Singles from Hey World
- "One of Them Girls" Released: April 20, 2020; "Memory I Don't Mess With" Released: October 15, 2020; "Soul" Released: November 29, 2021; "Save the Roses" Released: March 6, 2023;

= Hey World =

Hey World is the fifth album by American country music singer Lee Brice. It was released on November 20, 2020, via Curb Records.

==Content==
Brice confirmed the album's track listing in September 2020. The album's release was preceded by the two singles "One of Them Girls" and "Memory I Don't Mess With". Also included on the album is "I Hope You're Happy Now", a duet with Carly Pearce from the latter's self-titled album. The Voice contestant Blessing Offor sings duet vocals on the title track.

==Critical reception==
Rating it 3.5 out of 5 stars, Stephen Thomas Erlewine of AllMusic found the album to contain more stylistic variety than its predecessors.

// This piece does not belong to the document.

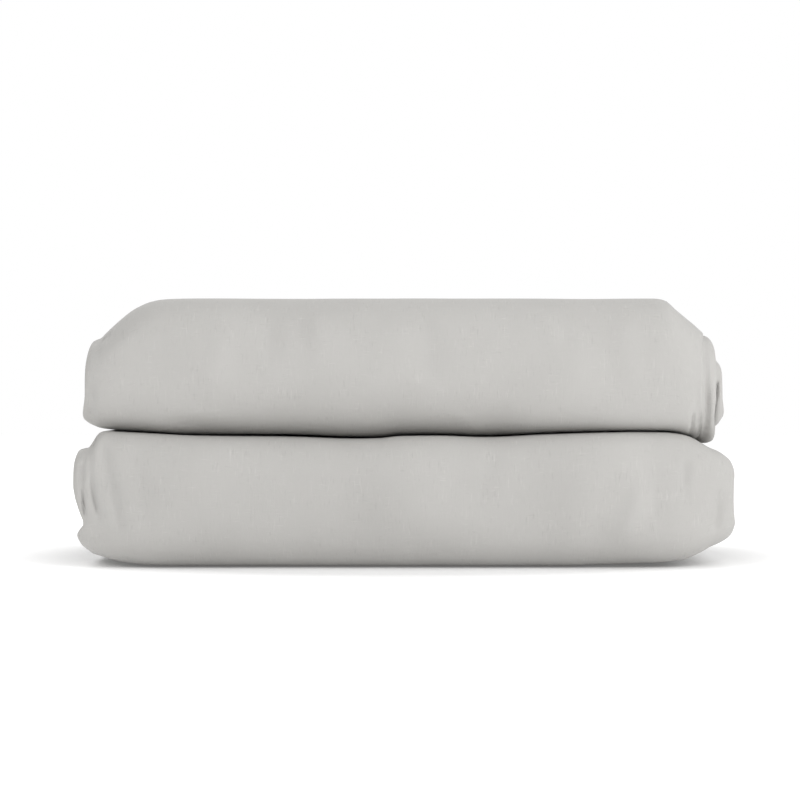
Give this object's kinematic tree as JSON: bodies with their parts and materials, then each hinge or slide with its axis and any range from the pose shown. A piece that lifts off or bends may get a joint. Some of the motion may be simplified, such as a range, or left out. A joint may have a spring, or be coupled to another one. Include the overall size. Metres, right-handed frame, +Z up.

He also said of Brice that "he wears his impending middle age quite well, proving that even if he's changing his fashions, what looks best on him is something with a little heart."

==Track listing==

| No. | Title | Writer(s) | Length |
|---|---|---|---|
| 1. | "Atta Boy" | Lee Brice; John Johnston; Bobby Pinson; | 3:03 |
| 2. | "One of Them Girls" | Brice; Dallas Davidson; Ashley Gorley; Ben Johnson; * | 3:09 |
| 3. | "More Beer" | Brice; Brian Davis; Adam Wood; | 2:34 |
| 4. | "Memory I Don't Mess With" | Brice; Davis; Billy Montana; | 3:31 |
| 5. | "Save the Roses" | Brice; Kyle Jacobs; Jimmie Lee Sloas; | 3:21 |
| 6. | "Good Ol' Boys" | Brice; Davis; Gorley; Johnson; | 3:06 |
| 7. | "Don't Need No Reason" | Brice; Jacobs; Chris DeStefano; | 3:12 |
| 8. | "Do Not Disturb" | Brice; Davis; Jacobs; Phillip Lammonds; | 3:12 |
| 9. | "Soul" | Kevin Kadish; Tony Perrari; | 2:47 |
| 10. | "Sons and Daughters" | Brice; Ben Glover; Joe Leathers; | 3:05 |
| 11. | "Country Knows" | Marv Green; Lance Miller; Jimmy Yeary; | 3:36 |
| 12. | "Lies" | Scooter Carusoe; Tom Douglas; | 3:28 |
| 13. | "If You" | Brice; B. Davis; Wood; | 2:13 |
| 14. | "I Hope You're Happy Now" (Carly Pearce with Lee Brice) | Luke Combs; Randy Montana; Carly Pearce; Jonathan Singleton; | 3:19 |
| 15. | "Hey World" (featuring Blessing Offor) | Brice; Dan Davis; Wood; | 3:19 |

==Personnel==
Adapted from liner notes.

- Lee Brice - dobro, acoustic guitar, electric guitar, keyboards, lead vocals, background vocals
- busbee - acoustic guitar
- Chris DeStefano - background vocals
- Kris Donegan - acoustic guitar, baritone guitar, electric guitar
- Ian Fitchuk - keyboards
- Paul Franklin - lap steel guitar
- Ben Glover - acoustic guitar, baritone guitar, electric guitar, keyboards, programming, background vocals
- Mark Hill - bass guitar
- Kyle Jacobs - acoustic guitar, background vocals
- Ben Johnson - programming
- Mike Leach - keyboards
- Josh Matheny - dobro
- Jerry McPherson - dobro, acoustic guitar, electric guitar
- Gordon Mote - keyboards
- Blessing Offor - duet vocals on "Hey World"
- Carly Pearce - duet vocals on "I Hope You're Happy Now"
- Paul Rippee - bass guitar
- Jerry Roe - drums
- Jimmie Lee Sloas - bass guitar
- Aaron Sterling - drums
- Ilya Toshinsky - acoustic guitar
- Derek Wells - acoustic guitar, baritone guitar, electric guitar
- Fred Williams - keyboards, programming
- Nir Z. - drums

==Charts==
===Weekly charts===

Weekly chart performance for Hey World
| Chart (2020) | Peak position |
|---|---|
| US Billboard 200 | 45 |
| US Top Country Albums (Billboard) | 8 |

===Year-end charts===

2021 year-end chart performance for Hey World
| Chart (2021) | Position |
|---|---|
| Australian Country Albums (ARIA) | 33 |
| US Billboard 200 | 112 |
| US Top Country Albums (Billboard) | 10 |

2022 year-end chart performance for Hey World
| Chart (2022) | Position |
|---|---|
| US Billboard 200 | 197 |
| US Top Country Albums (Billboard) | 18 |

2023 year-end chart performance for Hey World
| Chart (2023) | Position |
|---|---|
| US Top Country Albums (Billboard) | 38 |

==Certifications==

Certifications for Hey World
| Region | Certification | Certified units/sales |
| United States (RIAA) | Platinum | 1,000,000^{‡} |
^{‡} Sales+streaming figures based on certification alone.